When considering CTA’s national student data system that holds students’ information, think of the potential harm to students if their personal data were misused or breached by an agency or third party. Then also consider that their information, once collected, can be further shared and used without their consent. Existing law H.R. 4174 requires that any data asset maintained in a government database be made shareable and linkable.

“The head of an agency shall, to the extent practicable, make any data asset maintained by the agency available, upon request, to any statistical agency or unit,” H.R. 4174 says. “The Director shall establish a process through which agencies, the Congressional Budget Office, State, local, and Tribal governments, researchers, and other individuals, as appropriate, may apply to access the data assets accessed or acquired under this subchapter by a statistical agency or unit for purposes of developing evidence.”

This national student-level data system is not about evidence; it’s not about transparency. It’s all about surveillance.

The Heritage Foundation recently published a report calling for strong federal privacy legislation that would require opt-in consent before it allows Americans’ data to be shared with any third party, enforceable by a private right of action and penalties. Heritage also highlighted the risks of the “growing fusion between technology companies and the government, the constriction of digital life, practices that target and exploit the next generation of American citizens.” Big Tech is unaccountable, unelected, and should not be directing or dictating government policy for U.S. citizens.

In our race to compete with China, we must also remember it’s not a race to become China.

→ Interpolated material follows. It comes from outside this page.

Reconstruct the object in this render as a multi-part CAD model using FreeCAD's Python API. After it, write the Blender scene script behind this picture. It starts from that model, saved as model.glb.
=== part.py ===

We cannot allow a mandatory student-level, national data system to completely transform U.S. schools into authoritarian spying centers. Remove the CTA from the America Competes Act. Pass federal legislation that returns constitutional, enforceable opt-in consent to all Americans for their own data.

The author is anonymous due to reprisals against the author’s family for the author’s participation in public debate. The Federalist verifies the identities of all anonymous authors.